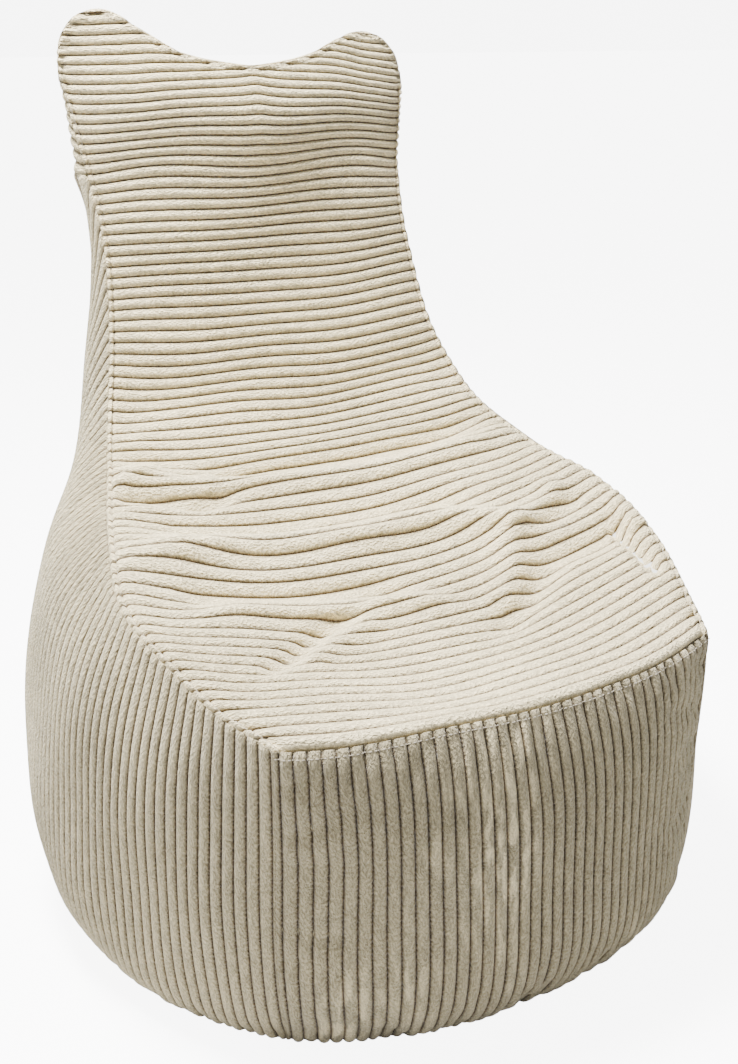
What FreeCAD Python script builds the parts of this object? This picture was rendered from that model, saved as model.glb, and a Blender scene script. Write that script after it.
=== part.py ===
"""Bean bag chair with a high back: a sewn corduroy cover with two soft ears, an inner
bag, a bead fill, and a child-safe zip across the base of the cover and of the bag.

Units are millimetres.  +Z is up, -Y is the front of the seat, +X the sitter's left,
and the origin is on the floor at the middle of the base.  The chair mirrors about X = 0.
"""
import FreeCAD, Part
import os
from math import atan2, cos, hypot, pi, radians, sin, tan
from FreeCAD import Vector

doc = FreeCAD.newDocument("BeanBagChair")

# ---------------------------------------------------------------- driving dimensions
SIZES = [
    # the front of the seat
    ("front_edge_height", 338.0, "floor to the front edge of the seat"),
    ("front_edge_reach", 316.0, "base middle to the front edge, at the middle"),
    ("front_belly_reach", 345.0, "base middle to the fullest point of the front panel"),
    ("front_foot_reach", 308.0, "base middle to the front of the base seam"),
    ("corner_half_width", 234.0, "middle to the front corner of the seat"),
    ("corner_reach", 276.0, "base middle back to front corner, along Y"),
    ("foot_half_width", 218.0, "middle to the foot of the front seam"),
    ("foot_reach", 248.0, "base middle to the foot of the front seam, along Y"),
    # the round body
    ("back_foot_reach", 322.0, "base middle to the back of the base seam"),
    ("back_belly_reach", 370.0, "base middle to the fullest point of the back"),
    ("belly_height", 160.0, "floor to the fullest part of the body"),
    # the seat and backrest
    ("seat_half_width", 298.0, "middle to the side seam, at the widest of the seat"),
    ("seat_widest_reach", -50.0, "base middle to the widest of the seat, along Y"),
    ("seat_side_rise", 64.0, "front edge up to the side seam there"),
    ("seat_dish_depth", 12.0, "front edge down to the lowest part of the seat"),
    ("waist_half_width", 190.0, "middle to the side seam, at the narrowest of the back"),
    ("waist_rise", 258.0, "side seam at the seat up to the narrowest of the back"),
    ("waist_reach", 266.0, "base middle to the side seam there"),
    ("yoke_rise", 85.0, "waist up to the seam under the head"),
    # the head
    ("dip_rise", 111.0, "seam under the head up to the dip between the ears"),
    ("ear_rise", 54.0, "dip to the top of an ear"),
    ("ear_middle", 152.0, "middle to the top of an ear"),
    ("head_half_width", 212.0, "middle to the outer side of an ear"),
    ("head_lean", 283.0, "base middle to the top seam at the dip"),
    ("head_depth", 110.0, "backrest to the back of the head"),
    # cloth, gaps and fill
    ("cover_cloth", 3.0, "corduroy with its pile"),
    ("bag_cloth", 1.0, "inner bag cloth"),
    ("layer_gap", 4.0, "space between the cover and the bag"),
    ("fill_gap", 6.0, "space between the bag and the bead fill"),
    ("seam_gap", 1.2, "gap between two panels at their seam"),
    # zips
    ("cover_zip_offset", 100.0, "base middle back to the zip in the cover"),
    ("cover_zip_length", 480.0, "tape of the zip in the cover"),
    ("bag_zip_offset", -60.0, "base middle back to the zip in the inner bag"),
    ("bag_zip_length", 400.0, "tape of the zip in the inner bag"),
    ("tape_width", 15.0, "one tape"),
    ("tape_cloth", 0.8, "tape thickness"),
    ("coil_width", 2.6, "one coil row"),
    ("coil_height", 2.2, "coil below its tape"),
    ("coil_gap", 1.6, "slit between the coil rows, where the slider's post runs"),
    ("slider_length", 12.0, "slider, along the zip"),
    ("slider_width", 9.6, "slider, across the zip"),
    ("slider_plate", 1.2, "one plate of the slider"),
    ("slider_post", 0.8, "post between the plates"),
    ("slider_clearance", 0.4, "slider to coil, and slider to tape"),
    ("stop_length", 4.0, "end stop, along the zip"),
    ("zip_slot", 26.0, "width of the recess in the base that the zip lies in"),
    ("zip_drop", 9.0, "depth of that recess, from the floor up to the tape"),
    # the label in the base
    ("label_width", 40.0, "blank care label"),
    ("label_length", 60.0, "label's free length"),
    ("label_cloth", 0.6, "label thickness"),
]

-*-

■ INSTRUCTIONS FOR THE TASK
Locate each line with the word "that" and copy it.

■ ANSWER FOR THE TASK
What FreeCAD Python script builds the parts of this object? This picture was rendered from that model, saved as model.glb, and a Blender scene script. Write that script after it.
    ("zip_slot", 26.0, "width of the recess in the base that the zip lies in"),
    ("zip_drop", 9.0, "depth of that recess, from the floor up to the tape"),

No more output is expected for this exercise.